Ein Experte des Eisenbahnbundesamtes erläuterte, dass die europäische Richtlinie 2016/797/EU (pdf) über die Interoperabilität des Eisenbahnsystems in der Europäischen Union in der Hierarchie des Regelwerkes die höchste Verbindlichkeit hat. Sie wird konkretisiert durch technische Spezifikationen für die Interoperabilität (TSI) (TSI Übersichtstabelle). Diese enthalten teilweise arbeitsschutzrelevante Anforderungen, werden aber in der Regel ohne Beteiligung von Arbeitsschutzexperten erarbeitet. Die TSI nehmen teilweise auch Normen in Bezug, die dadurch verbindlich werden. Sehr detailliert, aber weniger verbindlich, sind die Merkblätter des internationalen Eisenbahnverbandes (UIC), die das Regelwerk ergänzen.

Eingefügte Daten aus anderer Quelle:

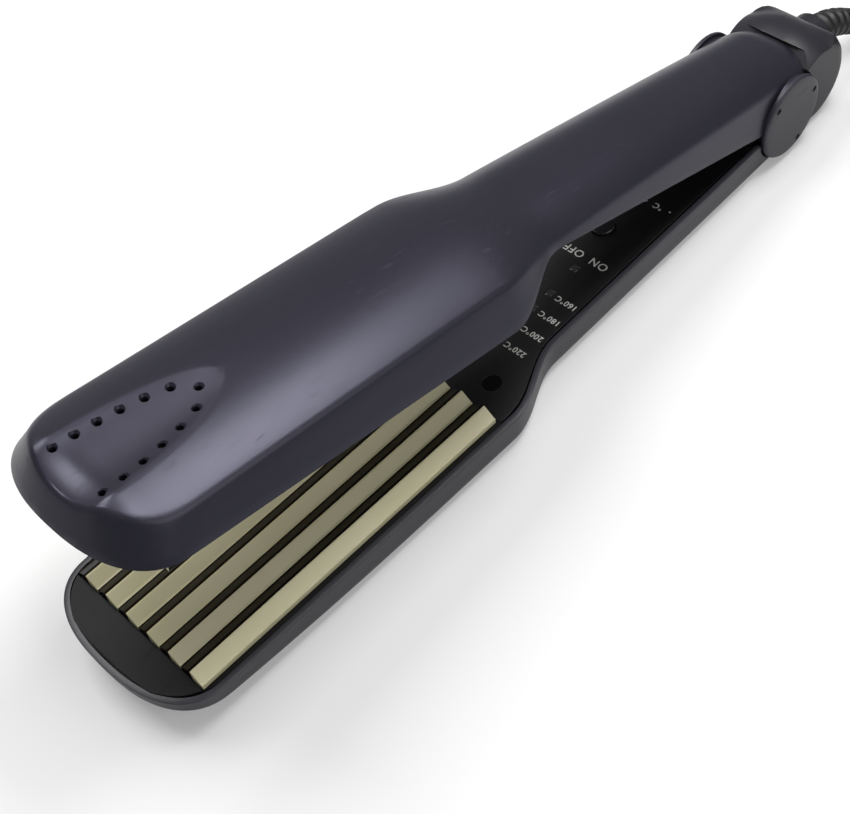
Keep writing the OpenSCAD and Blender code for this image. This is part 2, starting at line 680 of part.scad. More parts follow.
module upper_thermal_fuse() {
  color("#ded9c8") lifted() thermal_fuse(upper_u, 1, fuse_at);
}

// Inner cover of the upper handle: it follows the arch and the handle's lower edge
module upper_inner_cover() {
  ds = [cover_at, for (k = [0:8]) shoulder_at + k * arch_l / 8,
    for (k = [1:4]) mix(arch_at, grip_at, k / 4), for (k = [1:4]) mix(grip_at, cover_end, k / 4)];
  g = fit_gap + 0.15;
  color("#141416") lifted() difference() {
    loft([for (d = ds) let (z = edge_z(d) + panel_drop, t = z + panel_t,
        a = inner_hw(d, z) - g, b = inner_hw(d, t) - g)
      [[d, -a, z], [d, -b, t], [d, b, t], [d, a, z]]]);
    for (s = [-1, 1]) translate([screw_at, s * screw_y, upper_rim - 2]) {
      cylinder(d = screw_d + 0.4, h = 9);
      cylinder(d = head_d + 0.4, h = edge_z(screw_at) + panel_drop + panel_t / 2 - upper_rim + 2);
    }
  }
}
module upper_screws() {
  color("#3c3c40") lifted() for (s = [-1, 1])
    translate([screw_at, s * screw_y, edge_z(screw_at) + panel_drop + panel_t / 2])
      rotate([180, 0, 0]) screw(screw_l - 0.5);
}

// Hinge: pin through two ears and the knuckle, washers between, caps over the ends
module hinge_pin() {
  color("#b9bcc0") at_home() on_hinge() drum(pin_r, 2 * ear_out);
}
cap_marks = [-70, 22, 136];
module hinge_cap() {
  difference() {
    rotate_extrude() polygon([[0, 0], [cap_r, 0], [cap_r, 0.5 * cap_t], [cap_r - 0.3, 0.75 * cap_t],
      [cap_r - 1, 0.88 * cap_t], [cap_r - 3, 0.95 * cap_t], [0, cap_t]]);
    for (a = cap_marks) rotate([0, 0, a]) translate([cap_r - 2.2, 0, cap_t - 0.6]) cylinder(r = 0.9, h = 2);
  }
}
module hinge_cap_left() {
  color("#45434f") lifted() on_hinge() translate([0, -ear_out, 0]) rotate([90, -open_angle, 0]) hinge_cap();
}
module hinge_cap_right() {
  color("#45434f") lifted() on_hinge() translate([0, ear_out, 0]) rotate([-90, -open_angle, 0]) hinge_cap();
}
module hinge_washers() {
  color("#e9e9e4") at_home() on_hinge()
    ring_drum(pin_r + pin_gap, pin_r + washer_w, [knuckle_hw + 0.05, knuckle_hw + 0.05 + washer_t]);
}

// Torsion spring round the pin, with one leg on the knuckle and one towards the upper arm
slot_hw = 3.7;
spring_r = pin_r + 1.2 + wire_d / 2;
wire_pitch = (2 * slot_hw - wire_d - 0.8) / wire_turns;
spring_path = let (n = 8 * wire_turns, y0 = -wire_turns * wire_pitch / 2)
  concat([[-spring_r + 0.4, y0, -7], [-spring_r, y0, -4], [-spring_r, y0, -2]],
    [for (i = [0:n]) let (a = 180 + 45 * i) [spring_r * cos(a), y0 + i * wire_pitch / 8, spring_r * sin(a)]],
    [[-spring_r, -y0, 2], [-spring_r - 0.5, -y0, 6], [-spring_r - 2, -y0, 10]]);
module opening_spring() {
  color("#9ea2a6") at_home() on_hinge()
    sweep(spring_path, [for (p = spring_path) wire_d / 2], 6, [0, 1, 0]);
}

// Tail housing: knuckle, round body behind the hinge, collar and the tongue into the lower shell
tail_z = tail_r;
collar_z = tail_z + 1.1;
swing_gap_angle = 1.6;
module tail_drum() {
  arc = [for (a = [0:22.5:90]) [tail_r - tail_round * (1 - cos(a)), tail_hw - tail_round * (1 - sin(a))]];
  rotate([90, 0, 0]) rotate_extrude() polygon(concat([[0, -tail_hw]],
    [for (q = turned(arc)) [q.x, -q.y]], arc, [[0, tail_hw]]));
}
module tail_housing() {
  s = rear_angle + swing_gap_angle;
  w = 3 * rear_r;
  color("#4a4855") at_home() difference() {
    union() {
      difference() {
        union() {
          translate([hinge_at + tail_at, 0, tail_z]) tail_drum();
          translate([body_l - 8, 0, collar_z]) rotate([0, 90, 0]) cylinder(r = relief_d / 2 + 1.6, h = 8);
        }
        on_hinge() intersection() {
          drum(rear_r + run_gap, 4 * tail_hw);
          across(2 * tail_hw) polygon([[0, 0], [-w, 0], [-w, w], [w * sin(s), w * cos(s)]]);
        }
        on_hinge() ring_drum(1, ear_swing, [ear_in - 0.15, 2 * tail_hw]);
        on_hinge() ring_drum(1, pin_r + washer_w + run_gap, [knuckle_hw, ear_in]);
      }
      on_hinge() drum(knuckle_r, 2 * knuckle_hw);
      translate([hinge_at - tongue_l, -tongue_hw, tongue_z]) cube([tongue_l - 2, 2 * tongue_hw, tongue_t]);
    }
    on_hinge() drum(pin_r + pin_gap, 6 * tail_hw);
    on_hinge() {
      drum(spring_r + wire_d / 2 + 0.4, 2 * slot_hw);
      translate([-20, -slot_hw, -7.7]) cube([20 - spring_r + wire_d + 0.4, 2 * slot_hw, 20]);
    }
    translate([body_l - 10, 0, collar_z]) rotate([0, 90, 0]) cylinder(r = relief_d / 2 + fit_gap, h = 20);
    for (d = tail_screws_at) translate([d, 0, 0]) cylinder(d = screw_d + 0.1, h = 2 * lower_rim);
  }
}

// Cord: hand-placed points behind the tail, then a coil in layers, then the run to the plug on top of it
cord_z = cord_d / 2 + 0.1;
relief_pts = [[-9.8, 0, 15.4], [-4, 0, 15.4], [0, 0, 15.4], [6, -0.3, 14.8], [12, -1.2, 12.6],
  [18, -2.6, 9.6], [24, -3.8, 6.8], [31, -4.3, 4.7]];
cord_pts = [[31, -4.3, 4.7], [33.8, -4.5, 3.86], [38.6, -2.6, 2.9]];
coil_c = [66, -25];
coil_a = 115;
coil_layers = 4;
coil_step = cord_d + 0.5;
coil_rise = cord_d + 0.6;
coil_lead = cord_d;
coil_n = round(24 * coil_turns);
function total(v, i = 0) = i == len(v) ? 0 : v[i] + total(v, i + 1);
function coil_angle(s) = coil_a - 360 * s;
function coil_heading(s) = [sin(coil_angle(s)), -cos(coil_angle(s)), 0];
function coil_point(s) =
  let (h = coil_turns / coil_layers, k = min(coil_layers - 1, floor(s / h)), u = s - k * h,
    r = coil_r - coil_step * (k % 2 == 0 ? u : h - u),
    z = cord_z + coil_rise * total([for (b = [1:coil_layers - 1]) ease((s - b * h + 0.25) / 0.5)]))
  [coil_c.x + r * cos(coil_angle(s)), coil_c.y + r * sin(coil_angle(s)), z];
coil_in = coil_point(0) - coil_lead * coil_heading(0);
coil_out = coil_point(coil_turns) + coil_lead * coil_heading(coil_turns);
coil_path = concat([coil_in], [for (i = [0:coil_n]) coil_point(coil_turns * i / coil_n)], [coil_out]);
end_pts = [[33.2, -34, 20.4], [33, -27.5, 22.2], [35, -18.4, 24.8], [40.7, -11, 27.2], [47.1, -7.3, 28.5],
  [54.5, -6, 28.7], [60, -6, 28.7]];
relief_n = len(relief_pts);
module at_tail() {
  at_home() translate([body_l, 0, 0]) children();
}
module strain_relief() {
  taper = [relief_d / 2 - 0.4, cord_d / 2 + 0.4];
  color("#1e1e20") at_tail() sweep(relief_pts, [for (i = [0:relief_n - 1])
    i < 3 ? relief_d / 2 : mix(taper[0], taper[1], (i - 3) / (relief_n - 4))], 16);
}
module mains_cord() {
  p = concat(cord_pts, [coil_in - 0.8 * coil_lead * coil_heading(0), coil_in]);
  color("#222224") at_tail() sweep(p, [for (q = p) cord_d / 2], 10);
}
module cord_coil() {
  color("#222224") at_tail() sweep(coil_path, [for (q = coil_path) cord_d / 2], 6);
}
module cord_end() {
  p = concat([coil_out, coil_out + 0.8 * coil_lead * coil_heading(coil_turns)], end_pts);
  color("#222224") at_tail() sweep(p, [for (q = p) cord_d / 2], 10);
}

// Least gap between turns of the coil, at points more than half a turn apart
coil_gap = min([for (i = [0:2:len(coil_path) - 14], j = [i + 12:len(coil_path) - 1])
  norm(coil_path[i] - coil_path[j])]) - cord_d;
function run(p) = [for (i = [1:len(p) - 1]) norm(p[i] - p[i - 1])];
echo(coil_gap = coil_gap, coil_length = total(run(coil_path)));

// Flat two-pin plug: a body that narrows towards the cord, and two round pins
plug_l = 34;
plug_w = 26;
plug_t = 13.4;
pin_pitch = 18.6;
module at_plug() {
  at_tail() translate(end_pts[len(end_pts) - 1]) children();
}
module plug_body() {
  color("#222224") at_plug() hull() {
    rotate([0, 90, 0]) cylinder(r = cord_d / 2 + 1.6, h = 2, $fn = 32);
    for (y = [-1, 1] * (plug_w / 2 - plug_t / 2 + 1)) {
      translate([14, y, 0]) rotate([0, 90, 0]) cylinder(r = plug_t / 2 - 0.8, h = 1, $fn = 32);
      translate([plug_l - 9, y, 0]) rotate([0, 90, 0]) cylinder(r = plug_t / 2, h = 9, $fn = 32);
    }
  }
}
module plug_pins() {
  color("#c8cacc") at_plug() for (y = [-1, 1] * pin_pitch / 2)
    translate([plug_l, y, 0]) rotate([0, 90, 0]) cylinder(r = 2, h = 19);
}

lower_shell();
lower_plate_frame();
lower_plate();
lower_heater();
lower_insulator();
lower_heater_clip();
lower_plate_pads();
lower_thermal_fuse();
temperature_sensor();
lower_inner_cover();
circuit_board();
lamp_lenses();
power_button();
temperature_button();
lower_screws();
tail_screws();
upper_shell();
upper_plate_frame();
upper_plate();
upper_heater();
upper_insulator();
upper_heater_clip();
upper_plate_pads();
upper_thermal_fuse();
upper_inner_cover();
upper_screws();
hinge_pin();
hinge_cap_left();
hinge_cap_right();
hinge_washers();
opening_spring();
tail_housing();
strain_relief();
mains_cord();
cord_coil();
cord_end();
plug_body();
plug_pins();
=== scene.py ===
# %% [markdown]
# # A hair crimper, piece by piece
#
# The crimper has two arms on one hinge. Each arm is a thin moulded shell with a corrugated plate in its mouth,
# and the plates mesh when the arms are squeezed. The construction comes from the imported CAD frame, which is
# loaded first and never moved. Everything after that is about looks: the smooth outer shells, the plates'
# coating, the labels, the cord and its plug.

# %% Load the frame
import math

import bmesh
import bpy
from mathutils import Matrix, Vector


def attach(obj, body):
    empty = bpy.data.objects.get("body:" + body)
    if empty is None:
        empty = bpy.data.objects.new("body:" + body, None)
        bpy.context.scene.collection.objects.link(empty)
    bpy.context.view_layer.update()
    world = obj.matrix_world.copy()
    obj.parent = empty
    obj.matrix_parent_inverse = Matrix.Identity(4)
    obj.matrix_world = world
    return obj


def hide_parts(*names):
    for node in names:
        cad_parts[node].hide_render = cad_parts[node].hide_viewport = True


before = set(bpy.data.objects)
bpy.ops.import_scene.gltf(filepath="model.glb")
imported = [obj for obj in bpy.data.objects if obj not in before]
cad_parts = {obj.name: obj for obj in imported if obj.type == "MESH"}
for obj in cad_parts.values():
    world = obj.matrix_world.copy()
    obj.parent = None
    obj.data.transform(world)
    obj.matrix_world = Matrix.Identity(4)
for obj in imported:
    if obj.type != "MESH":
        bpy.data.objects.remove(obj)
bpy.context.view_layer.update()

# %% [markdown]
# Lengths are written in millimetres, as on a drawing, and turned into metres where a point is made. A distance
# `d` runs from the nose towards the cord, `y` across the width and `z` up from the table. The upper arm is
# described as if the crimper were closed and then opened about the hinge pin, as the real arm is. A name that
# ends in _AT is such a distance, _Z a height above the table, and _L, _W, _HW, _R, _H and _T are a length, a
# width, half a width, a radius, a height and a thickness.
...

In der Diskussion wurde deutlich, dass das Regelwerk aktuell einem Wandel unterliegt. Nach und nach werden detaillierte Anforderungen aus den TSI in Normen überführt. Auf diese Normen muss der Arbeitsschutz ein besonderes Augenmerk legen, um auch hier ein Sicherheitsniveau zu erreichen, das mit demjenigen anderer Arbeitsplätze vergleichbar ist.

Arbeitsschutzaspekte in Eisenbahn-Normen

KAN-Stellungnahmen zu Normen haben sich bisher häufig an den Grundlagen des Arbeitsschutzes aus dem Gebiet der Maschinen­sicherheit orientiert. Diese Argumentation steht rechtlich auf wackligen Beinen, denn die EU-Maschinenrichtlinie ist nicht anwendbar. Die EU-Kommission geht davon aus, dass die „fehlende“ Maschinenrichtlinie gleichwertig durch das europäische Eisenbahnrecht ersetzt wird.

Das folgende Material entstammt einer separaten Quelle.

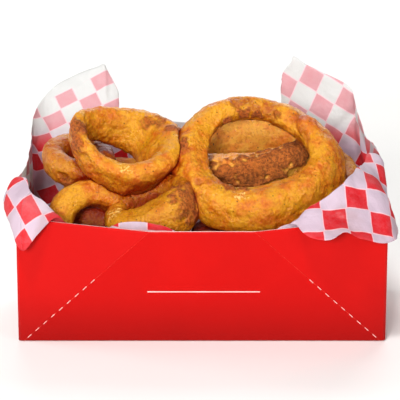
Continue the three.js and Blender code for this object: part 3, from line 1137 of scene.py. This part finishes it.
@dataclass
class OnionRing:
    """One battered ring, lying flat about its centre before it is leant, rolled and turned.

    `across` is half its length and half its width at the middle of its band, and `band` the band's width
    and height. `egg` narrows one end, `flare` opens it upward, `warp` bends it like a saddle, and `swell`
    makes the band fuller `toward` an angle. `spin` turns its long way, and `power` squares its section.
    Colour follows from `crust`, `pepper` and `toasting`, and from painted shade: `turned_away_shade` on
    the sides turned from `lit_side`, `browned_and_shaded` over the whole ring, which is part real
    browning, and `shelter` deep between the rings; each from 0 up.
    """

    name: str
    at: Triple
    across: tuple[float, float]
    band: tuple[float, float]
    lean: float = 0
    roll: float = 0
    turn: float = 0
    flare: float = 0
    egg: float = 0
    spin: float = 0
    warp: float = 0
    swell: float = 0
    toward: float = 0
    around: int = 200
    section: int = 64
    lumps: float = 1.0
    crust: float = 0.0
    pepper: float = 0.35
    toasting: float = 0.35
    marks: tuple[Mark, ...] = ()
    power: float = 2.6
    bulges: tuple[Bulge, ...] = ()
    turned_away_shade: float = 0.9
    browned_and_shaded: float = 0.0
    shelter: float = 1.0
    gold: Colour = FriedBatter.gold
    amber: Colour = FriedBatter.amber
    lit_side: Triple = (0, -0.66, 0.75)

    def placement(self) -> Matrix:
        """The matrix from the ring's own frame to the carton's."""
        turned = Euler([math.radians(a) for a in (self.lean, self.roll, self.turn)], "XYZ")
        spun = Matrix.Rotation(math.radians(self.spin), 4, "Z")
        return Matrix.Translation(self.at) @ turned.to_matrix().to_4x4() @ spun

    def narrow_at(self, turn: float) -> float:
        """Half the ring's width as it counts at an angle round it."""
        return self.across[1] * (1 - self.egg * math.cos(turn))

    def centre_at(self, turn: float) -> Vector:
        """The middle of the ring's section at an angle round it, in its own frame."""
        return Vector((self.across[0] * math.cos(turn), self.narrow_at(turn) * math.sin(turn),
                       self.warp * math.cos(2 * turn)))

    def surface_at(self, turn: float, roll: float) -> Vector:
        """A point of the smooth ring.

        Args:
            turn: The angle round the ring.
            roll: The angle round its section.

        Returns:
            The point in the ring's own frame.
        """
        out = Vector((math.cos(turn) / self.across[0], math.sin(turn) / self.narrow_at(turn))).normalized()
        size = 1 + self.swell * math.cos(turn + math.radians(self.spin - self.toward))
        wide, high = (full * size / 2 for full in self.band)
        c, s = math.cos(roll), math.sin(roll)
        tilt = self.flare
        for bulge in self.bulges:
            off = math.degrees(turn) + self.spin - bulge.toward
            share = smooth(bulge.spread, 0, abs((off + 180) % 360 - 180))
            wide += share * (bulge.outward if c > 0 else bulge.inward)
            high += share * (bulge.top if s > 0 else bulge.low)
            tilt += share * bulge.tilt
        tilt = math.radians(tilt)
        square = (abs(c) ** self.power + abs(s) ** self.power) ** (-1 / self.power)
        across, along = wide * square * c, high * square * s
        reach = across * math.cos(tilt) + along * math.sin(tilt)
        up = along * math.cos(tilt) - across * math.sin(tilt)
        return self.centre_at(turn) + Vector((out.x * reach, out.y * reach, up))

    def shape(self, above: Sequence[BVHTree]) -> bmesh.types.BMesh:
        """Shapes the ring: a section spun round, laid in place, made lumpy and pressed by what lies on it.

        Args:
            above: The finished surfaces that press into it.

        Returns:
            The mesh in the carton's frame, in millimetres, with its attributes.
        """
        bm = bmesh.new()
        lift = Matrix.Translation((SPUN_RADIUS, 0, 0)) @ Matrix.Rotation(math.pi / 2, 4, "X")
        bmesh.ops.create_circle(bm, segments=self.section, radius=1, matrix=lift)
        bmesh.ops.spin(bm, geom=bm.verts[:] + bm.edges[:], cent=(0, 0, 0), axis=(0, 0, 1),
                       angle=2 * math.pi, steps=self.around, use_merge=True)
        crust, pale, hollow, _ = (bm.verts.layers.float.new(name) for name in BATTER_LAYERS)
        place = self.placement()
        centres: dict[bmesh.types.BMVert, Vector] = {}
        for vert in bm.verts:
            turn = math.atan2(vert.co.y, vert.co.x)
            roll = math.atan2(vert.co.z, math.hypot(vert.co.x, vert.co.y) - SPUN_RADIUS)
            centres[vert] = place @ self.centre_at(turn)
            vert.co = place @ self.surface_at(turn, roll)
        bmesh.ops.recalc_face_normals(bm, faces=bm.faces)
        bm.normal_update()
        seed = Vector((self.at[1] * 3.7, self.at[0] * 1.3, self.at[2] * 2.1))
        moved = {}
        for vert in bm.verts:
            shift, vert[crust], vert[pale], vert[hollow] = self._relief(vert.co, seed)
            moved[vert] = vert.co + vert.normal * shift
        for vert, point in moved.items():
            vert.co = self._pressed(point, centres[vert], above)
        bm.normal_update()
        # painted shade: the batter browns the further its surface turns from the lit side
        lit_side = Vector(self.lit_side)
        for vert in bm.verts:
            turned_away = smooth(0.8, -0.3, vert.normal.dot(lit_side))
            # the whole ring also darkens by its browned share, part real browning and part painted shade
            vert[hollow] = max(vert[hollow], self.turned_away_shade * turned_away, self.browned_and_shaded)
        return bm

    def _relief(self, point: Vector, seed: Vector) -> tuple[float, float, float, float]:
        """How far the batter stands out at a point, how crusty and pale it is, and how much toast and
        painted shade it takes.
        """
        waves = [noise.noise(point * pitch + seed) for pitch, _ in BATTER_WAVES]
        broad, middle, blister, bubble = waves
        wrinkle = max(0.0, 1 - 2 * abs(noise.noise(point * 0.19 + seed * 2)))
        lumps = sum(wave * height for wave, (_, height) in zip(waves, BATTER_WAVES))
        shift = self.lumps * (lumps + wrinkle * 0.25 - 0.3)
        crust = self.crust * smooth(0.05, 0.4, broad * 0.7 + middle * 0.5 + blister * 0.4)
        pale = 0.0
        # painted shade: browner where the lumps dip low
        hollow = smooth(0.2, 0.6, -(middle * 0.6 + blister * 0.6 + bubble * 0.3)) * 0.35
        for mark in self.marks:
            away = (point - Vector(mark.at)).length / mark.size
            if away > 1.3:
                continue
            ragged = away + 0.45 * noise.noise(point * 0.28 + seed)
            strength = smooth(1.0, 0.45, ragged) * mark.amount
            if mark.look is Look.CRUMB:
                crust = max(crust, strength)
            elif mark.look is Look.PALE:
                pale = max(pale, strength)
            # pit marks darken as painted shade in their dents; toast marks brown the batter, with painted
            # shadow in some of them
            elif mark.look in (Look.PIT, Look.TOAST):
                hollow = max(hollow, strength)
            shift += mark.depth * strength
        if crust > 0.02:
            grains = noise.noise(point * 0.75 + seed) * 0.5 + noise.noise(point * 1.5 + seed) * 0.35
            shift += crust * (grains + 0.15)
        return shift, crust, pale, hollow

    @staticmethod
    def _pressed(point: Vector, centre: Vector, above: Sequence[BVHTree]) -> Vector:
        """A point drawn back towards its section's middle until it clears what presses on it."""
        for tree in above:
            reach = point - centre
            length = reach.length
            if length < 0.5:
                break
            way = reach / length
            hit, normal, _, distance = tree.ray_cast(centre, way, length + GAP)
            if hit is not None and normal.dot(way) < 0:
                point = centre + way * max(0.4, distance - GAP)
        return point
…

Aus Sicht des Arbeitsschutzes gibt es aber deutliche Unterschiede. So ist es nicht hinnehmbar, dass z. B. Zugänge und Notausstiege bei Eisenbahnfahrzeugen deutlich kleiner und weniger ergonomisch sein dürfen als bei Maschinen (E DIN EN 16186-4 „Bahnanwendungen – Führerraum – Teil 4: Gestaltung und Zugang“, 2017-08). In diesem Fall stehen die kritisierten Maße bereits in der TSI (Verordnung (EU) Nr. 1302/2014 über eine technische Spezifikation für die Interoperabilität des Teilsystems „Fahrzeuge – Lokomotiven und Personenwagen“ des Eisenbahn­systems in der Europäischen Union). Große und schwergewichtige Triebfahrzeugführer stehen vor Problemen – und das, obwohl der Sitz im Führerraum bis 130 kg ausgelegt ist. Der Hinweis auf Beschränkungen durch konstruktive Erfordernisse ist nur in gewissem Maß hinnehmbar, denn es gibt Triebwagen, bei denen größere Abmessungen realisiert wurden.

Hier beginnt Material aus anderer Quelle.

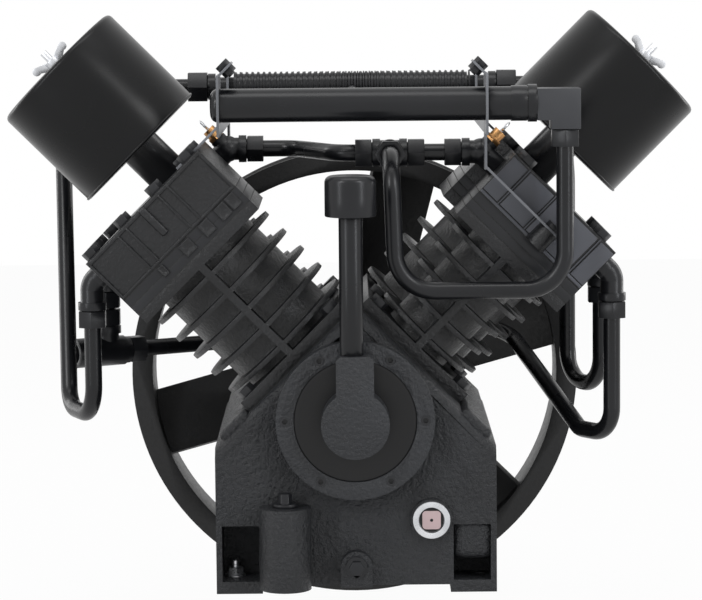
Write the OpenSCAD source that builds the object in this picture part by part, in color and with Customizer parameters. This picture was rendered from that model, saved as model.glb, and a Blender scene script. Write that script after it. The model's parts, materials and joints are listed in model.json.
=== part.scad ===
// Two-stage V-type air compressor pump head with a finned intercooler.
// Lengths are millimetres. The origin lies at the centre of the base, on the plane
// that the feet rest on; the crankshaft runs along Y and the pump end faces -Y.

/* [Crankcase] */
// Outside width of the crankcase
case_w = 286; // [280:2:296]
// Length of the crankcase from front wall to rear wall
case_len = 320; // [318:1:328]
// Thickness of the crankcase walls
case_wall = 10; // [8:1:12]
// Height of the crankshaft axis above the feet
crank_z = 180; // [176:1:188]
// Distance from the crankshaft axis to each cylinder deck
deck_u = 80; // [79:0.5:82]
// Thickness of the cylinder decks
deck_wall = 12; // [10:1:13]
// Height of the sump floor above the ground
sump_lift = 8; // [5:1:10]
// Width of each foot pad
foot_w = 47; // [42:1:50]
// Length of each foot pad
foot_len = 70; // [62:1:80]
// Height of each foot pad
foot_h = 12.5; // [11:0.5:15]
// Radius of the holes for the mounting bolts
foot_bolt_r = 5.5; // [4.5:0.5:6.5]
// Distance between mounting holes across the base
bolt_span_x = 254; // [250:1:256]
// Distance between mounting holes along the base
bolt_span_y = 254; // [248:1:258]

/* [Cylinders] */
// Distance along the crankshaft from the middle of the pump to a first stage cylinder
lp_y = 67; // [67:0.5:69]
// Distance along the crankshaft from the middle of the pump to a second stage cylinder
hp_y = 45; // [44:0.5:45]
// Diameter of the first stage bore
lp_bore = 105; // [100:1:106]
// Diameter of the second stage bore
hp_bore = 60; // [58:1:62]
// Thickness of the cylinder walls
liner_wall = 9; // [8:0.5:10]
// Height of the cooling fins above the cylinder walls
fin_reach = 18.5; // [16:0.5:19]
// Distance from one fin to the next
fin_pitch = 25.4; // [24:0.2:26]
// Thickness of each fin
fin_t = 5; // [4:0.5:6]
// Thickness of the flange that seats on the deck
base_flange_t = 12; // [10:1:14]
// Thickness of the flange that carries the head
top_flange_t = 12; // [10:1:13]
// Height of a cylinder from its deck to the head joint
cylinder_h = 149; // [149:0.5:154]
// Thickness of each valve plate
valve_plate_t = 9; // [8:0.5:10]
// Thickness of the gaskets
gasket_t = 1; // [0.6:0.2:1.4]
// Height of the cylinder heads
head_h = 53; // [50:1:56]
// Radius of the head bolts
head_bolt_r = 5; // [4:0.5:5.5]

/* [Crank train] */
// Stroke of every piston
stroke = 80; // [76:1:80]
// Distance between the two eyes of a connecting rod
rod_len = 150; // [149:0.5:151]
// Width of each connecting rod
rod_w = 20; // [18:0.5:20]
// Radius of the crankpins
crankpin_r = 18; // [16:0.5:18]
// Radius of the main journals
journal_r = 22; // [20:0.5:23]
// Outside radius of the main bearings
bearing_r = 45; // [44:0.5:47]
// Width of the main bearings
bearing_w = 20; // [18:1:21]

/* [Flywheel] */
// Outside radius of the flywheel
flywheel_r = 251; // [240:1:255]
// Width of the flywheel rim
rim_w = 68; // [64:1:80]
// Thickness of the flywheel rim
rim_t = 23; // [21:1:28]
// Gap from the crankcase to the flywheel
flywheel_gap = 30; // [29:1:36]
// Width of each fan blade spoke
blade_w = 76; // [60:1:84]
// Thickness of each fan blade spoke
blade_t = 9; // [7:1:12]
// Slant of the fan blade spokes
blade_tilt = 20; // [12:1:28]

/* [Front cover and breather] */
// Radius of the front cover
cover_r = 80.5; // [78:0.5:84]
// Thickness of the front cover
cover_t = 19; // [17:1:22]
// Height of the bearing boss on the front cover
boss_t = 31; // [29:1:34]
// Outside radius of the breather tube
breather_r = 12; // [10:0.5:13]
// Height of the breather tube above its seat
breather_h = 150; // [120:5:170]
// Radius of the breather cap
breather_cap_r = 25.7; // [22:0.5:28]

/* [Intake filters] */
// Radius of each filter cover
filter_r = 77; // [70:1:78]
// Length of each filter cover
filter_len = 122; // [100:2:130]
// Height of the filters above the heads
filter_gap = 43; // [38:1:52]
// Distance from the middle of the pump to each filter along the crankshaft
filter_y = 28; // [26:1:32]
// Distance of each filter from the middle of its head, towards the V
filter_v = 33; // [30:1:36]

/* [Pipes] */
// Outside radius of the air tubes
tube_r = 8.8; // [7.5:0.1:9]
// Thickness of the tube walls
tube_wall = 1.5; // [1:0.1:2]
// Outside radius of the manifold
manifold_r = 17; // [15:0.5:18]
// Height of the manifold above the crankshaft axis
manifold_z = 317; // [314:1:322]
// Distance of the manifold in front of the middle of the pump
manifold_y = 140; // [138:0.5:143]
// Radius of the intercooler fins
cooler_fin_r = 16; // [14:0.5:17]
// Distance from one intercooler fin to the next
cooler_pitch = 6.4; // [5:0.2:8]
// Height of the intercooler above the crankshaft axis
cooler_z = 326; // [324:1:330]
// Distance of the intercooler behind the middle of the pump
cooler_y = 118; // [117:0.5:121]

/* [Hidden] */
$fn = 48;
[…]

Positiv ist, dass es auf europäischer Ebene unter dem Technischen Komitee CEN/TC 256 (Eisenbahnwesen) die Arbeitsgruppe WG 51 „Labour Health & Safety“ gibt. Diese prüft alle europäischen Normentwürfe im Bereich Eisenbahnen unter Arbeitsschutzaspekten. Wenn allerdings, wie im oben genannten Fall, die TSI bereits kleinere Maße vorgibt, so sind Verbesserungen des Arbeitsschutzes über Normen nur schwer durchsetzbar.

Verbesserungspotenzial vorhanden

Deutlich wurde, dass die Rechtsvorschriften im Bereich Eisenbahnen sehr komplex sind. Arbeitsschutzaspekte sind häufig nur unzureichend in Technischen Spezifikationen enthalten. Arbeitsschutzfachleute sollten daher bei der Erarbeitung von TSI stärker einbezogen werden. Für die Gefährdungsbeurteilung wäre es hilfreich, Regelungslücken im Eisenbahnrecht durch Einbeziehung des Arbeitsstättenrechts zu füllen.

Die zunehmende Tendenz, Anforderungen zur Sicherheit von Eisenbahnen in Normen einzubringen, bietet bessere Beteiligungsmöglichkeiten für den Arbeitsschutz. Da in der Diskussion viele Fragen offen blieben (z. B. Bestandsschutz von alten Triebfahrzeugen oder wie sich Arbeitsschutzfachleute bei der Erarbeitung von TSI besser einbringen können), ist ein weiteres KAN-Fachgespräch für 2019 geplant.